• [Task objective]:
Please give the data below again in full, exactly as it stands.

-- Start Data --

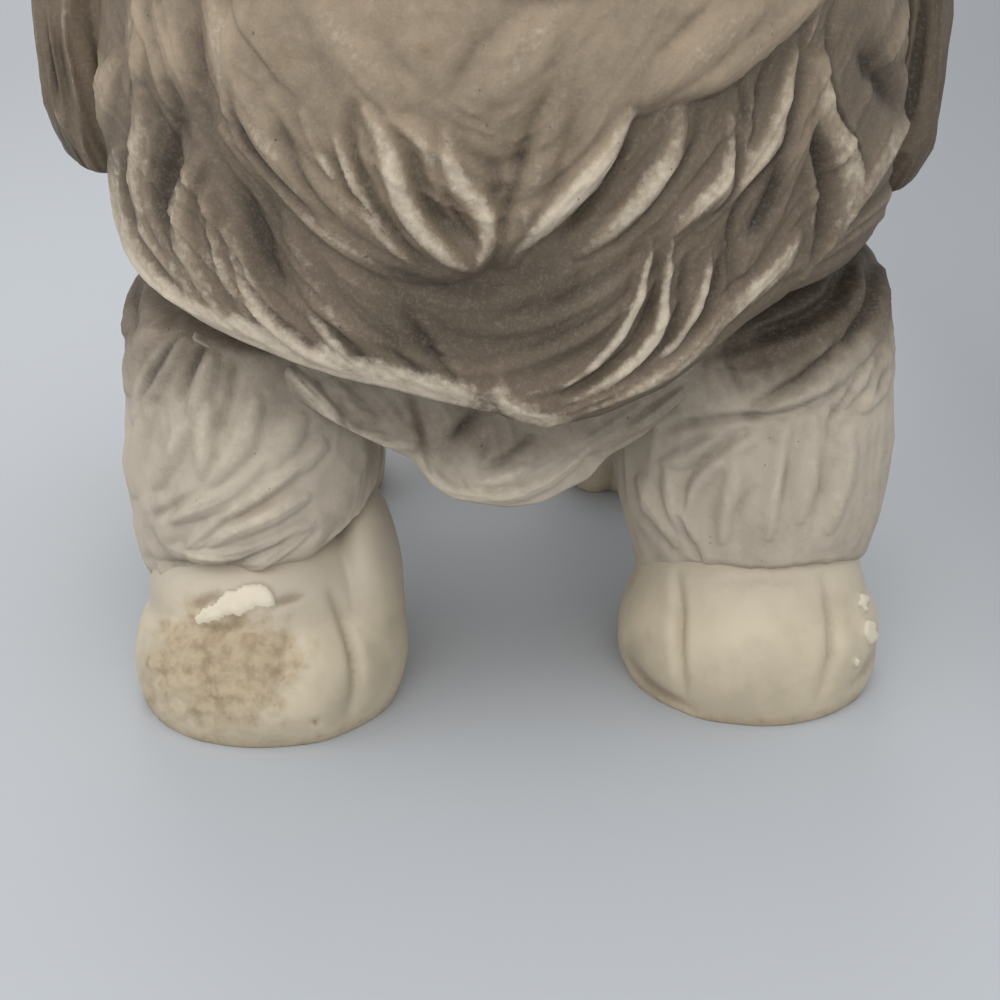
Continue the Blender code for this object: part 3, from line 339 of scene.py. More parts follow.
# Traced on the front paws, in pixels: grooves between the toes, also darkened as painted shade (reach,
# depth, line), dark lines that are partly painted shadow beside the chips and in creases and partly grime
# (reach, strength, line), and white flakes (middle, size)
PAW_GROOVES = (
    (6.0, 1.2, ((334, 594), (346, 624), (355, 655), (357, 687), (350, 712))),
    (9.0, 0.9, ((196, 636), (202, 676), (212, 730))),
    (10.0, 0.6, ((292, 628), (283, 664), (286, 722))),
    (6.0, 1.1, ((676, 576), (679, 610), (678, 650), (684, 702))),
    (7.0, 1.1, ((826, 578), (833, 615), (834, 655), (822, 698))),
)
PAW_SHADOW_AND_GRIME_LINES = (
    (7.0, 1.0, ((184, 608), (204, 599), (226, 591))),
    (6.0, 1.0, ((268, 605), (288, 598), (308, 594))),
    (7.0, 0.9, ((198, 625), (224, 628), (252, 618))),
    (9.0, 0.7, ((184, 702), (192, 712), (204, 722))),
    (4.0, 0.9, ((312, 721), (316, 723), (319, 722))),
    (6.0, 0.9, ((622, 646), (640, 674), (660, 692), (702, 714))),
    (6.0, 0.7, ((843, 693), (864, 672), (882, 638))),
    (9.0, 0.45, ((690, 588), (740, 582), (800, 582), (826, 590))),
)
# White chips on the paw at the left, in pixels: middle, half width, half height and slope
PAW_CHIPS = ((243.0, 600.0, 25.0, 14.0, -0.25), (217.0, 613.0, 20.0, 8.5, -0.30),
             (264.0, 601.0, 12.0, 7.0, 0.10))
PAW_FLAKES = ((864.0, 602.0, 8.0), (868.0, 632.0, 8.0), (855.0, 662.0, 6.0))
LEFT_PAW_PLACE = (-35.0, -37.5, 1.0)
RIGHT_PAW_PLACE = (34.8, -37.5, 1.0)
HIND_PAW_PLACE = (34.5, 41.5, 1.0)

FAR_AWAY = 1e9
TINY = 1e-9
# Odd multipliers that mix the two cell numbers and the seed of a noise
HASH_CELL = (374761393, 668265263)
HASH_SEED = 974634777
HASH_MIX = 1274126177
HASH_MASK = 0xFFFFFFFF

TOY_HEART = (0.0, 0.0, 80.0)
HEAD_HEART_Z = 92.0
NECK_ROOM_RADIUS = 35.4    # inside it the neck's dome may stand over the rim's height
HEAD_REACH = (61.0, 48.0)  # half width and half depth of what hangs from the head
ROOM_OUTSIDE = 120.0

# Hair over the brow: where it ends in degrees from the front, and heights where it starts and ends
BROW_ANGLES = (48.0, 30.0)
BROW_FROM_Z = (112.0, 119.0)
BROW_TO_Z = (150.0, 136.0)

# Hair on the front of the head: the place it flows from and how far it reaches, in pixels
FLOW_MIDDLE = (492.0, -60.0)
FLOW_REACH = (400.0, 480.0)
FLOW_POWER = 1.6
FACE_SEED = 31
FOLD_SEED = 37
MUZZLE_RISE = 34.0         # pixels from the muzzle's edge to its full height
MUZZLE_SWELL = 2.8

BEARD_GRID = (600, 160)
BEARD_HALF_ANGLE = 122.0
BEARD_MIDDLE_Z = 86.0
BEARD_TOP_Z = 117.0
BEARD_PROUD = 0.9
BEARD_TUCK = 2.4           # how far its border goes into the crown
BEARD_THICK = 3.2
BEARD_TOP_THICKER = 2.5
RUBBED_RIM = (6.6, 2.4)    # heights over the rim where the rubbed band starts and is full
CHEEK_SEED = 57
# painted shade on the insides of the beard and the bib
INSIDE_SHADE = 0.3
INSIDE_SHADE_GREY = 0.6

CROWN_GRID = (170, 360)
CROWN_UNDER_ROWS = 26
CROWN_SHARE = 0.8          # share of the rows above the cheek
CROWN_SEED = 71

# Ears, from the top down: middle across, middle along, half width, half depth, height
EAR_PLAN = ((36.0, -16.0, 4.0, 7.0, 136.0), (44.0, -16.0, 6.4, 11.0, 129.0),
            (51.5, -16.0, 7.0, 13.6, 114.0), (55.8, -16.0, 7.2, 14.8, 98.0), (56.2, -15.8, 7.2, 15.0, 85.0),
            (55.6, -15.5, 6.9, 13.4, 77.0), (54.0, -15.5, 5.6, 9.6, 70.0))
# Each ear: side, how much lower and how much nearer it hangs, its grey and its extra shade
EARS = {
    "right_ear": (-1, -1.6, 0.0, 0.82, 0.0),
    "left_ear": (1, 3.5, 0.3, 1.0, 0.35),
}
EAR_GRID = (170, 168)
EAR_SEED = 83

# Fringe locks: degrees from the front, heights of root and tip, and half width
FRINGE_FALLS = ((-42.0, 129.0, 106.0, 7.5), (-28.0, 138.0, 104.0, 8.0), (-14.0, 145.0, 110.0, 8.5),
                (1.0, 147.5, 112.0, 8.5), (15.0, 145.0, 109.0, 8.5), (29.0, 138.0, 105.0, 8.0),
                (43.0, 129.0, 107.0, 7.5), (-56.0, 120.0, 101.0, 6.5), (57.0, 120.0, 102.0, 6.5))
FRINGE_THICKS = (0.3, 2.0, 2.8, 3.3, 3.2, 2.3, 0.3)
FRINGE_PROUD = 0.9
FRINGE_HEART_Z = 95.0
FRINGE_LIFT_REACH = 45.0   # distance from the head's heart over which a lock is carried out in full
LIFT_Z = 122.0
FRINGE_GRID = (90, 56)
FRINGE_SEED = 90

NOSE_PLACE = (0.0, -68.6, 108.0)
NOSE_LOBES = ((0.0, 0.0, 0.0, 7.4, 5.4, 5.2), (-4.0, -0.8, -0.8, 4.6, 4.4, 4.2),
              (4.0, -0.8, -0.8, 4.6, 4.4, 4.2))
NOSE_GRID = (60, 96)
NOSTRIL_TOWARD = (0.42, -0.86, -0.28)
NOSTRIL_DEPTH = 1.6
NOSTRIL_SPREAD = 0.035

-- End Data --

• [Expected output]:
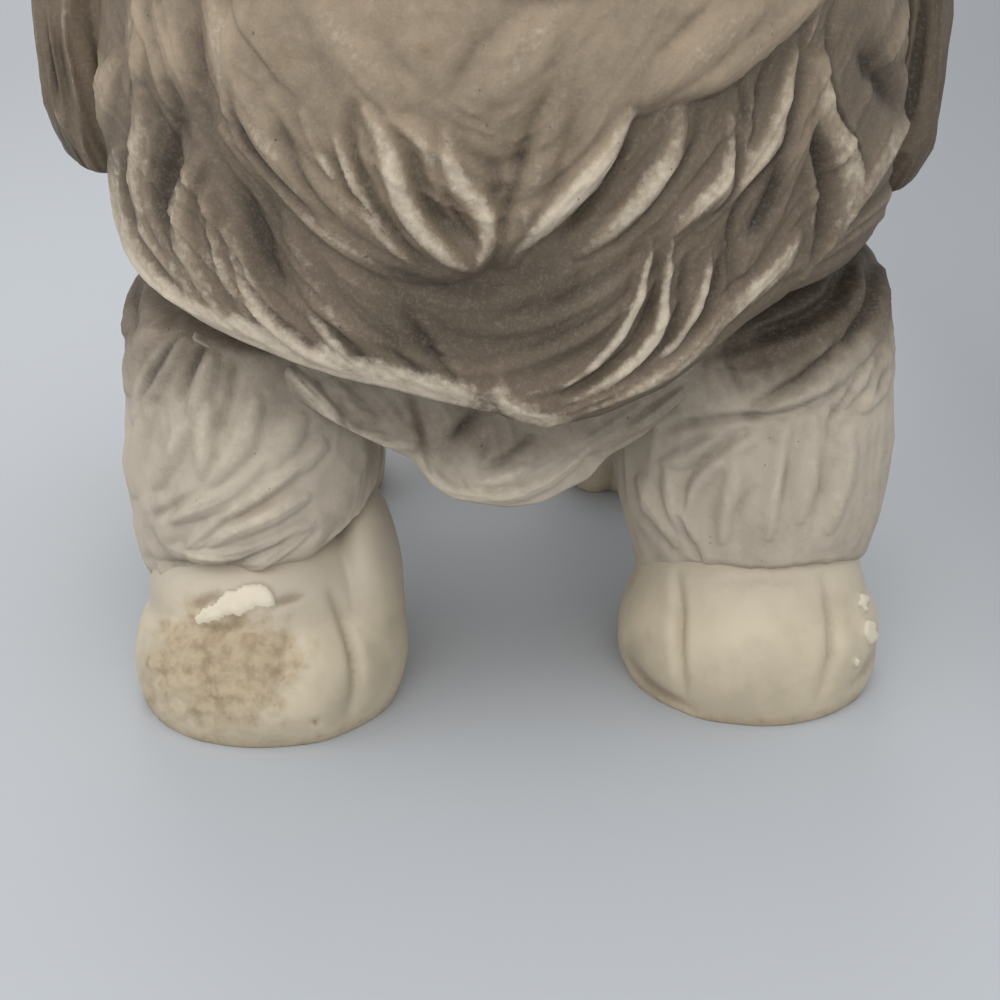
Continue the Blender code for this object: part 3, from line 339 of scene.py. More parts follow.
# Traced on the front paws, in pixels: grooves between the toes, also darkened as painted shade (reach,
# depth, line), dark lines that are partly painted shadow beside the chips and in creases and partly grime
# (reach, strength, line), and white flakes (middle, size)
PAW_GROOVES = (
    (6.0, 1.2, ((334, 594), (346, 624), (355, 655), (357, 687), (350, 712))),
    (9.0, 0.9, ((196, 636), (202, 676), (212, 730))),
    (10.0, 0.6, ((292, 628), (283, 664), (286, 722))),
    (6.0, 1.1, ((676, 576), (679, 610), (678, 650), (684, 702))),
    (7.0, 1.1, ((826, 578), (833, 615), (834, 655), (822, 698))),
)
PAW_SHADOW_AND_GRIME_LINES = (
    (7.0, 1.0, ((184, 608), (204, 599), (226, 591))),
    (6.0, 1.0, ((268, 605), (288, 598), (308, 594))),
    (7.0, 0.9, ((198, 625), (224, 628), (252, 618))),
    (9.0, 0.7, ((184, 702), (192, 712), (204, 722))),
    (4.0, 0.9, ((312, 721), (316, 723), (319, 722))),
    (6.0, 0.9, ((622, 646), (640, 674), (660, 692), (702, 714))),
    (6.0, 0.7, ((843, 693), (864, 672), (882, 638))),
    (9.0, 0.45, ((690, 588), (740, 582), (800, 582), (826, 590))),
)
# White chips on the paw at the left, in pixels: middle, half width, half height and slope
PAW_CHIPS = ((243.0, 600.0, 25.0, 14.0, -0.25), (217.0, 613.0, 20.0, 8.5, -0.30),
             (264.0, 601.0, 12.0, 7.0, 0.10))
PAW_FLAKES = ((864.0, 602.0, 8.0), (868.0, 632.0, 8.0), (855.0, 662.0, 6.0))
LEFT_PAW_PLACE = (-35.0, -37.5, 1.0)
RIGHT_PAW_PLACE = (34.8, -37.5, 1.0)
HIND_PAW_PLACE = (34.5, 41.5, 1.0)

FAR_AWAY = 1e9
TINY = 1e-9
# Odd multipliers that mix the two cell numbers and the seed of a noise
HASH_CELL = (374761393, 668265263)
HASH_SEED = 974634777
HASH_MIX = 1274126177
HASH_MASK = 0xFFFFFFFF

TOY_HEART = (0.0, 0.0, 80.0)
HEAD_HEART_Z = 92.0
NECK_ROOM_RADIUS = 35.4    # inside it the neck's dome may stand over the rim's height
HEAD_REACH = (61.0, 48.0)  # half width and half depth of what hangs from the head
ROOM_OUTSIDE = 120.0

# Hair over the brow: where it ends in degrees from the front, and heights where it starts and ends
BROW_ANGLES = (48.0, 30.0)
BROW_FROM_Z = (112.0, 119.0)
BROW_TO_Z = (150.0, 136.0)

# Hair on the front of the head: the place it flows from and how far it reaches, in pixels
FLOW_MIDDLE = (492.0, -60.0)
FLOW_REACH = (400.0, 480.0)
FLOW_POWER = 1.6
FACE_SEED = 31
FOLD_SEED = 37
MUZZLE_RISE = 34.0         # pixels from the muzzle's edge to its full height
MUZZLE_SWELL = 2.8

BEARD_GRID = (600, 160)
BEARD_HALF_ANGLE = 122.0
BEARD_MIDDLE_Z = 86.0
BEARD_TOP_Z = 117.0
BEARD_PROUD = 0.9
BEARD_TUCK = 2.4           # how far its border goes into the crown
BEARD_THICK = 3.2
BEARD_TOP_THICKER = 2.5
RUBBED_RIM = (6.6, 2.4)    # heights over the rim where the rubbed band starts and is full
CHEEK_SEED = 57
# painted shade on the insides of the beard and the bib
INSIDE_SHADE = 0.3
INSIDE_SHADE_GREY = 0.6

CROWN_GRID = (170, 360)
CROWN_UNDER_ROWS = 26
CROWN_SHARE = 0.8          # share of the rows above the cheek
CROWN_SEED = 71

# Ears, from the top down: middle across, middle along, half width, half depth, height
EAR_PLAN = ((36.0, -16.0, 4.0, 7.0, 136.0), (44.0, -16.0, 6.4, 11.0, 129.0),
            (51.5, -16.0, 7.0, 13.6, 114.0), (55.8, -16.0, 7.2, 14.8, 98.0), (56.2, -15.8, 7.2, 15.0, 85.0),
            (55.6, -15.5, 6.9, 13.4, 77.0), (54.0, -15.5, 5.6, 9.6, 70.0))
# Each ear: side, how much lower and how much nearer it hangs, its grey and its extra shade
EARS = {
    "right_ear": (-1, -1.6, 0.0, 0.82, 0.0),
    "left_ear": (1, 3.5, 0.3, 1.0, 0.35),
}
EAR_GRID = (170, 168)
EAR_SEED = 83

# Fringe locks: degrees from the front, heights of root and tip, and half width
FRINGE_FALLS = ((-42.0, 129.0, 106.0, 7.5), (-28.0, 138.0, 104.0, 8.0), (-14.0, 145.0, 110.0, 8.5),
                (1.0, 147.5, 112.0, 8.5), (15.0, 145.0, 109.0, 8.5), (29.0, 138.0, 105.0, 8.0),
                (43.0, 129.0, 107.0, 7.5), (-56.0, 120.0, 101.0, 6.5), (57.0, 120.0, 102.0, 6.5))
FRINGE_THICKS = (0.3, 2.0, 2.8, 3.3, 3.2, 2.3, 0.3)
FRINGE_PROUD = 0.9
FRINGE_HEART_Z = 95.0
FRINGE_LIFT_REACH = 45.0   # distance from the head's heart over which a lock is carried out in full
LIFT_Z = 122.0
FRINGE_GRID = (90, 56)
FRINGE_SEED = 90

NOSE_PLACE = (0.0, -68.6, 108.0)
NOSE_LOBES = ((0.0, 0.0, 0.0, 7.4, 5.4, 5.2), (-4.0, -0.8, -0.8, 4.6, 4.4, 4.2),
              (4.0, -0.8, -0.8, 4.6, 4.4, 4.2))
NOSE_GRID = (60, 96)
NOSTRIL_TOWARD = (0.42, -0.86, -0.28)
NOSTRIL_DEPTH = 1.6
NOSTRIL_SPREAD = 0.035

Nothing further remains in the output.